→ **Exercise brief**: Exactly reproduce the lines from the line containing "obj.parent = None" to the end of the data below, inclusive, and nothing else.

::: Given data

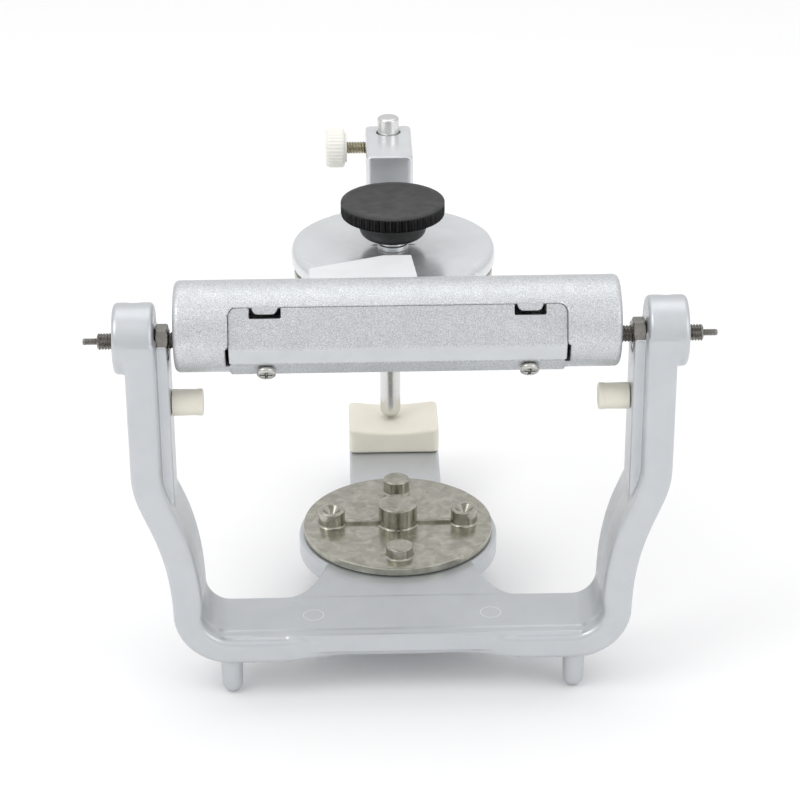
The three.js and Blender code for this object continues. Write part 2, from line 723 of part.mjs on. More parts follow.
function housingSolid() {
  const { radius, half, edge } = housing;
  const steps = 3;
  const rounding = [];
  for (let i = 0; i <= steps; i += 1) {
    const angle = (i * Math.PI) / (2 * steps);
    rounding.push([radius - edge + edge * Math.sin(angle), half - edge + edge * Math.cos(angle)]);
  }
  const farEnd = [[0, half], ...rounding];
  const nearEnd = farEnd.map(([r, x]) => [r, -x]).reverse();
  return tubeAxis(turned([...nearEnd.slice().reverse(), ...rounding.reverse(), [0, half]], 'x', 56));
}

// Bridge between the tube and the disc: cut off square on one side, and running out in a
// long slope on the other.
function bridgeSolid() {
  const tubeTop = housing.z + housing.radius;
  const profile = outline([
    [housing.y, -6], [16, -6], [22, discBottom], [bridge.end, 0], [bridge.end, 4], [bridge.far, bridge.top],
    [housing.y + 4, tubeTop - 0.7], [housing.y, housing.z],
  ]);
  return alongX(profile, bridge.left, bridge.right)
    .intersect(alongZ(outline(bridge.plan), -20, 30));
}

function neckSolid() {
  const plan = symmetric([[26, housing.y], ...bezierPoints(discNeck, 6), [10, plate.y]]);
  return alongZ(plan, discBottom, disc.top);
}

function discSolid() {
  const { radius, top } = disc;
  return turned([
    [0, discBottom], [radius - 1.2, discBottom], [radius, discBottom + 1.2],
    [radius, top - 1.6], [radius - 0.5, top - 0.5], [radius - 1.8, top], [0, top],
  ], 'z', 52).translate([0, plate.y, 0]);
}

// The arm behind the disc, and the block at its end that holds the incisal pin.
function armSolid() {
  const { near, far, top, bottom, edge, halfWidth } = pinBlock;
  const side = outline([
    [plate.y, discBottom], [plate.y + plate.radius + 4, discBottom], [far, bottom],
    [far, top - edge], [far - edge, top], [near + edge, top], [near, top - edge],
    [near - edge, disc.top - 0.4], [plate.y, disc.top - 0.4],
  ]);
  const front = roundedRectangle(-halfWidth, halfWidth, -20, top, edge);
  return alongX(side, -halfWidth, halfWidth).intersect(alongY(front, plate.y - 5, far + 10));
}

function upperFrame() {
  const collar = bar(disc.collar, disc.top - 1, disc.collarTop, 'z', 28).translate([0, plate.y, 0]);
  const strip = tubeAxis(alongX(polygon([
    fold.bottom, fold.lip, towardsCentre(fold.lip, lipDepth), towardsCentre(fold.bottom, lipDepth),
  ]), -cover.half, cover.half));
  const solids = [
    housingSolid(), strip, bridgeSolid(), neckSolid(), discSolid(), collar, armSolid(),
  ];

  const boreHalf = housing.half - housing.wall;
  const bore = tubeAxis(bar(housing.bore, -boreHalf, boreHalf, 'x', 40));
  const pocket = tubeAxis(alongX(coverSection(gap, 4), -cover.half - gap, cover.half + gap));
  const lipSection = polygon([
    fold.bottom, fold.lip, towardsCentre(fold.lip, -3), towardsCentre(fold.bottom, -3),
  ]);
  const lipCut = tubeAxis(alongX(lipSection, -cover.half, cover.half));
  const tools = [bore, pocket, lipCut];
  const slotHalf = spindle.thread + gap;
  for (const [, side] of sides) {
    const slot = alongX(channelShape(slotHalf, slotHalf, slotHalf + path.travel),
      boreHalf - 2, housing.half + 2, 8);
    tools.push(onSide(inPathFrame(slot), side));
  }
  tools.push(bar(clamp.radius + gap, -10, 20, 'z', 24).translate([0, plate.y, 0]));
  tools.push(bar(pin.radius + gap, -20, 40, 'z', 36).translate([0, pin.y, 0]));
  tools.push(bar(thumb.thread + gap, -20, 0, 'x', 24).translate([0, pin.y, thumb.z]));
  const hollow = cut(joined(solids), tools);

  const fittings = [];
  const screwHoles = [];
  for (const x of [-catchX, catchX]) {
    const tongue = blockOnFlat(x, notch.half - notch.side, -2, notch.depth - notch.under,
      -cover.thickness, 0);
    fittings.push(tubeAxis(tongue.intersect(bar(housing.radius, -housing.half, housing.half, 'x', 56))));
    fittings.push(onLip(bar(coverScrewDims.boss, -4.5, -0.9, 'z', 20), x));
    screwHoles.push(onLip(bar(coverScrewDims.shank + gap, -8, 4, 'z', 20), x));
  }
  return cut(joined([hollow, ...fittings]), screwHoles);
}
addPiece(upper, 'upper_frame', upperFrame(), finish.grainySilver);

function coverSolid() {
  const sheet = alongX(coverSection(0, 0), -cover.half, cover.half);
  const notches = [-catchX, catchX].map(
    (x) => blockOnFlat(x, notch.half, -2, notch.depth, -3, 2));
  return tubeAxis(cut(sheet, notches));
}
addPiece(upper, 'housing_cover', coverSolid(), finish.grainySilver);

function coverScrew(x) {
  const { head, shank, length, recess, slot } = coverScrewDims;
  const pan = turned([
    [0, gap], [head, gap], [head, 1.1], [head - 0.45, 1.8], [shank, 2.2], [0, 2.3],
  ], 'z', 20);
  const stem = bar(shank, -length, gap + 0.1, 'z', 20, 0.3);
  const cross = [
    box(-recess, recess, -slot, slot, 1.1, 3),
    box(-slot, slot, -recess, recess, 1.1, 3),
  ];
  return onLip(cut(pan.add(stem), cross), x);
}
for (const [name, side] of sides) {
  addPiece(upper, `cover_screw_${name}`, coverScrew(side * catchX), finish.steel);
}

// ---------------------------------------------------------------- upper mounting plate and knob
const upperPlate = mountingPlate().rotate([180, 0, 0]).translate([0, plate.y, discBottom - gap]);
addPiece(upper, 'upper_mounting_plate', upperPlate, finish.nickel);

function upperKnob() {
  const { radius, top, hub, seat } = knob;
  const rimBottom = top - knob.rim;
  const rim = alongZ(ribbedOutline(radius, knurlDepth, knob.ribs), rimBottom, top - 0.5);
  const crown = turned([
    [0, top - 1], [radius - 0.5, top - 1], [radius - 0.5, top - 0.3],
    [radius - 1, top], [radius - 2, top - 0.1], [0, top - 0.6],
  ], 'z', 40);
  const stem = turned([
    [0, seat], ...hubProfile.map(([r, up]) => [r, seat + up]),
    [hub, rimBottom + overlap], [0, rimBottom + overlap],
  ], 'z', 32);
  const bore = bar(clamp.radius + gap, seat - 1, seat + 7, 'z', 20);
  return cut(joined([rim, crown, stem]), [bore]).translate([0, plate.y, 0]);
}
addPiece(upper, 'upper_clamp_knob', upperKnob(), finish.blackPlastic);

const washerTop = knob.seat - gap;
const washer = bar(washerDims.radius, washerTop - washerDims.thickness, washerTop, 'z', 32, 0.2)
  .subtract(bar(clamp.radius + gap, 0, 20, 'z', 20))
  .translate([0, plate.y, 0]);
addPiece(upper, 'clamp_washer', washer, finish.chrome);

const screwFrom = -5; // inside the plate's centre stud
const upperScrew = clampScrew(knob.seat + 6.4 - screwFrom).translate([0, plate.y, screwFrom]);
addPiece(upper, 'upper_clamp_screw', upperScrew, finish.steel);

// ---------------------------------------------------------------- incisal pin and thumb screw
function incisalPin() {
  const tip = frame.deck + gap + table.height - table.dish - table.dimple + gap;
  return turned([
    [0, tip], [0.85, tip + 0.1], [pin.radius - 0.5, tip + 1.7], [pin.radius, tip + 2.8],
    [pin.radius, pin.top - 0.4], [pin.radius - 0.4, pin.top], [0, pin.top],
  ], 'z', 32).translate([0, pin.y, 0]);
}
addPiece(upper, 'incisal_pin', incisalPin(), finish.chrome);

function thumbHead() {
  const { radius, from, to, collar, flutes } = thumb;
  const shoulder = from + 0.7;
  const wheel = alongX(ribbedOutline(radius, 0.25, flutes), shoulder, to);
  const crown = turned([
    [0, from], [collar, from], [collar + 0.1, shoulder], [radius - 0.7, shoulder],
    [radius + 0.1, shoulder + 0.7], [radius + 0.1, to - 1.2], [radius - 0.9, to], [0, to],
  ], 'x', 32);
  const neck = bar(collar, from, shoulder + 0.1, 'x', 32);
  const bore = bar(thumb.thread + gap, from - 1, to - 1.5, 'x', 24);
  return cut(wheel.intersect(crown).add(neck), [bore]);
}

function placeThumb(manifold) {
  return mirrored(manifold).translate([0, pin.y, thumb.z]);
}
addPiece(upper, 'thumb_screw_head', placeThumb(thumbHead()), finish.whitePlastic);
const thumbStud = bar(thumb.thread, pin.radius + gap, thumb.to - 1.8, 'x', 24, 0.4);
addPiece(upper, 'thumb_screw_stud', placeThumb(thumbStud), finish.steel);

articulator.position.set(0, -(frame.near + arm.end) / 2, axisHeight);
export default articulator;
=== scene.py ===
"""Looks for the dental articulator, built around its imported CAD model.

Shapes are worked out in millimetres from the hinge axis (+X right, +Y to the incisal pin, +Z up) as
distance fields with rounded edges, or as turned profiles, and are placed in metres in the row frame.
"""
import json
import math

import bmesh
import bpy
import numpy as np
from mathutils import Matrix, Vector


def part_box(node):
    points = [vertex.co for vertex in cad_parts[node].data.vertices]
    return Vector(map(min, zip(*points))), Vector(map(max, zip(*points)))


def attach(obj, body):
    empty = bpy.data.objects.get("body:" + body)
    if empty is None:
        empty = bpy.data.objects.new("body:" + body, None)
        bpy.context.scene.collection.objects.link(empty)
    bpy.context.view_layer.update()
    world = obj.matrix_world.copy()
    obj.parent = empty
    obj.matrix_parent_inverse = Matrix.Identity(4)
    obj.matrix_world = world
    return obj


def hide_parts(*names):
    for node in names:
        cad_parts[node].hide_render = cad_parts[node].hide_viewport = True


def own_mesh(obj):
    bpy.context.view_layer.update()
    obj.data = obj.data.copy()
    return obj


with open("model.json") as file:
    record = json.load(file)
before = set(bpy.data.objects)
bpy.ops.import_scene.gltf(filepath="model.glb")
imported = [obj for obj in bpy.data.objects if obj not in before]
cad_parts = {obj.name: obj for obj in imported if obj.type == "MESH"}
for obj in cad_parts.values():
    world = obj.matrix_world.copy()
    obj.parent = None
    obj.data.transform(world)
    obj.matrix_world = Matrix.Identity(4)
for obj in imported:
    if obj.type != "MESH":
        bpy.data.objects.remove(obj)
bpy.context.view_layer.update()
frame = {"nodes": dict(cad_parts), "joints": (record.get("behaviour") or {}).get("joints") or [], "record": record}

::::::

→ **Solution to the exercise**:
    obj.parent = None
    obj.data.transform(world)
    obj.matrix_world = Matrix.Identity(4)
for obj in imported:
    if obj.type != "MESH":
        bpy.data.objects.remove(obj)
bpy.context.view_layer.update()
frame = {"nodes": dict(cad_parts), "joints": (record.get("behaviour") or {}).get("joints") or [], "record": record}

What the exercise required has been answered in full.